◆ Collected material
## START

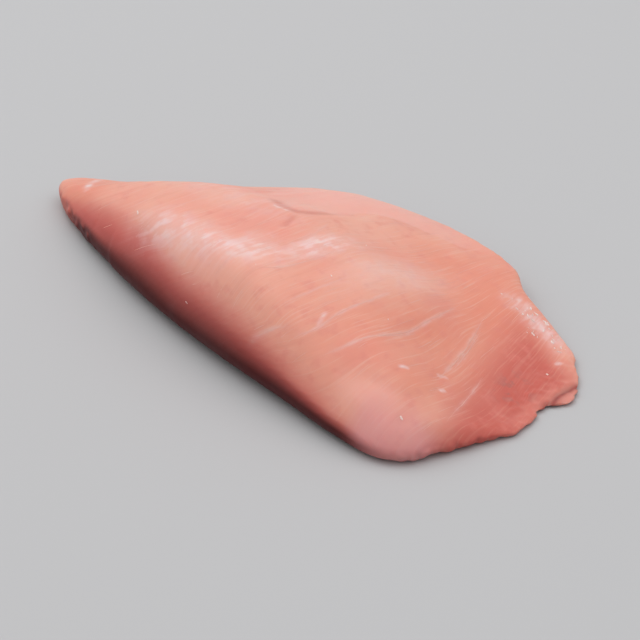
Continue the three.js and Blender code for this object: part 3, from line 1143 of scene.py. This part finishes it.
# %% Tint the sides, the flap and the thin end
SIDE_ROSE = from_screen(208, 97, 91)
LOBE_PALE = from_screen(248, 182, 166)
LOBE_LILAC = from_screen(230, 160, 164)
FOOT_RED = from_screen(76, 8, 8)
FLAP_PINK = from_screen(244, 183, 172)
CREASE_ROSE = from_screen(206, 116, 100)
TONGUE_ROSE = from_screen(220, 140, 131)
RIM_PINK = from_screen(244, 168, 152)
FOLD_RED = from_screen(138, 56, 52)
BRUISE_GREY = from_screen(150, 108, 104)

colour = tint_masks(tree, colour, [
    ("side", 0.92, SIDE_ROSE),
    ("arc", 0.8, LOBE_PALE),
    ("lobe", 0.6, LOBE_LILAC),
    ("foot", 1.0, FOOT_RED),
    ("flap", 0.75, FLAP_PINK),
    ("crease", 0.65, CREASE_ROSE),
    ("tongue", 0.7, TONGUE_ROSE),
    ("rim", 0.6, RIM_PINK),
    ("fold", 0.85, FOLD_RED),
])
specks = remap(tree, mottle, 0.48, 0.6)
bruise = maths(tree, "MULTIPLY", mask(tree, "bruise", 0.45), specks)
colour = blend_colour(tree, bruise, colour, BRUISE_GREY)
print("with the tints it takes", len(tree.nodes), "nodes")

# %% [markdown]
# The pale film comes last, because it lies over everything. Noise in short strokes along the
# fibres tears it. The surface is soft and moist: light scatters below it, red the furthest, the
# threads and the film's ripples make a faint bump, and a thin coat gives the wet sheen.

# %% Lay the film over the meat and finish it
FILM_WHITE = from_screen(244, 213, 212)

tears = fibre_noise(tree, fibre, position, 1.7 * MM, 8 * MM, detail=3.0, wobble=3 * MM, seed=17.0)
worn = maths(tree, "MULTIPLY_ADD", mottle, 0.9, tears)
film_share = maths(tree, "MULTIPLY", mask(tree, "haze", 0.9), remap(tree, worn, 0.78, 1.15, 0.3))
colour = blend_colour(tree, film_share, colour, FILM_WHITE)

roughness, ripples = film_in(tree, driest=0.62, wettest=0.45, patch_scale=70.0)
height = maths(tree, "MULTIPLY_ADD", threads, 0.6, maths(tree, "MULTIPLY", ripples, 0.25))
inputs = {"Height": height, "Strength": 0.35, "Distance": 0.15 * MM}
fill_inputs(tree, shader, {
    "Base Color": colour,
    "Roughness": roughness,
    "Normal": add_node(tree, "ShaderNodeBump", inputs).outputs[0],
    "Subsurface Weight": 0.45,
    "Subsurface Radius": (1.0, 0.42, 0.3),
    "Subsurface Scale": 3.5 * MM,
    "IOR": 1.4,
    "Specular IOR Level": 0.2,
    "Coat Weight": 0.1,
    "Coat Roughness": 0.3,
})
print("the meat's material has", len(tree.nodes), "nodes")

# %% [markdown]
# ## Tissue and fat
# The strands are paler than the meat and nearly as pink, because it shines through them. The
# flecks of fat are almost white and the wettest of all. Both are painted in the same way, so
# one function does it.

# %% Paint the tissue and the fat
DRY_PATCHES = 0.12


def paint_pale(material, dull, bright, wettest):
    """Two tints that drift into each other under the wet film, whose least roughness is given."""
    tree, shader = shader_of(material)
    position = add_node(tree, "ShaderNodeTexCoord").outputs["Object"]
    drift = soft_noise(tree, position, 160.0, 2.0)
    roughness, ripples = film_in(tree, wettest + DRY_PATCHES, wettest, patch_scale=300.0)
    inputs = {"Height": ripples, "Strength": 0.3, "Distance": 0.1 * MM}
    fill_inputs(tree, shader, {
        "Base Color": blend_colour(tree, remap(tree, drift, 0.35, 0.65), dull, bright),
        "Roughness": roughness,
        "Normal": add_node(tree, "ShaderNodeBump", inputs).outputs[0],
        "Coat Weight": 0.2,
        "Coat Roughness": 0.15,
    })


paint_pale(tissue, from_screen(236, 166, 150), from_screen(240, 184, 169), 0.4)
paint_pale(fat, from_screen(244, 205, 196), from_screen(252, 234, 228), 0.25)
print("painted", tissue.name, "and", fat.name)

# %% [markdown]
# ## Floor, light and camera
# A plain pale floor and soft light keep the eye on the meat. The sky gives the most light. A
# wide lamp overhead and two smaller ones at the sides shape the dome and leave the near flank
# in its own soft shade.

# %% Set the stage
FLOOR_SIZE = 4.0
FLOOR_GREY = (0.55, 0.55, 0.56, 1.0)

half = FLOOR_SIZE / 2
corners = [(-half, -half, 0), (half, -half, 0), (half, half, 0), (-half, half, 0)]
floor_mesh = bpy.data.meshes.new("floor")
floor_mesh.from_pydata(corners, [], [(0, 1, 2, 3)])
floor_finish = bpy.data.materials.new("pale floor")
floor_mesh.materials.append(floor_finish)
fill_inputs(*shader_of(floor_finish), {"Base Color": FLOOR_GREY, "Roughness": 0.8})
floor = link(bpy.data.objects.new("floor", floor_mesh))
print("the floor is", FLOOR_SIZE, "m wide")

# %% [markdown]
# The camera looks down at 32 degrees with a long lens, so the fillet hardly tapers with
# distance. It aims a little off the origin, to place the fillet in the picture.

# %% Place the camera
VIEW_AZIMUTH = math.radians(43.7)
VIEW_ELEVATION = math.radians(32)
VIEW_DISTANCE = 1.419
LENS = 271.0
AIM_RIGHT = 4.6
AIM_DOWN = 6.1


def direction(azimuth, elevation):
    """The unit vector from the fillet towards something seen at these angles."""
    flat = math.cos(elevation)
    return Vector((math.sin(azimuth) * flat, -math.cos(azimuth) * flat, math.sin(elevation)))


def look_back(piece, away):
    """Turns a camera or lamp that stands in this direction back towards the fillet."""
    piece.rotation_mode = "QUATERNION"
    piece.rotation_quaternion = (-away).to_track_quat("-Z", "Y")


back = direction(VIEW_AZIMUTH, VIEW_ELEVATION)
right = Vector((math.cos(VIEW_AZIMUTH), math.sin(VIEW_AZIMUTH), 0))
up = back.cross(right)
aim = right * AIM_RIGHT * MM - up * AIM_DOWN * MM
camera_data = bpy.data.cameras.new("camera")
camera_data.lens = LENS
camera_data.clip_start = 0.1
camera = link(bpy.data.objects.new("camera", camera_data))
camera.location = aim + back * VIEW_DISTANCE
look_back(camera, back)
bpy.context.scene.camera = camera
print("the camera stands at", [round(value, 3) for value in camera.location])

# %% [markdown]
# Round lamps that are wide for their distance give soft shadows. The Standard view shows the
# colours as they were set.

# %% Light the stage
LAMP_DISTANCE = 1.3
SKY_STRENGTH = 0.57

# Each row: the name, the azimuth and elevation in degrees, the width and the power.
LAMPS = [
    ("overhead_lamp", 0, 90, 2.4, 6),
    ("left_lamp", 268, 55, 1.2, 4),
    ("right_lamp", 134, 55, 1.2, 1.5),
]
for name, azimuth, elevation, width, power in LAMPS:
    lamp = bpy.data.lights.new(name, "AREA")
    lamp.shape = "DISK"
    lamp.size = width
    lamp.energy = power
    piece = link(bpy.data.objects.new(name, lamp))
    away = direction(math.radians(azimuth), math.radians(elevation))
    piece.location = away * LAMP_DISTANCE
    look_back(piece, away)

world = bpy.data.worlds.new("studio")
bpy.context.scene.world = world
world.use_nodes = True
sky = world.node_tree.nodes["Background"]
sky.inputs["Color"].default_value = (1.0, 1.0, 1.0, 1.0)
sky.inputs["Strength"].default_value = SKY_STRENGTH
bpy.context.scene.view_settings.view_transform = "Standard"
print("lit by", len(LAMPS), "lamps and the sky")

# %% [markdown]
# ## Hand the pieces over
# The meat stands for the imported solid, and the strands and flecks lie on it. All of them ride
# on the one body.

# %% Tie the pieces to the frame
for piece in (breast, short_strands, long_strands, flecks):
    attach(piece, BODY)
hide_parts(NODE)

## END

Which lines above contain "this"? Show each of them.

◆ Written answer
Continue the three.js and Blender code for this object: part 3, from line 1143 of scene.py. This part finishes it.
    """Turns a camera or lamp that stands in this direction back towards the fillet."""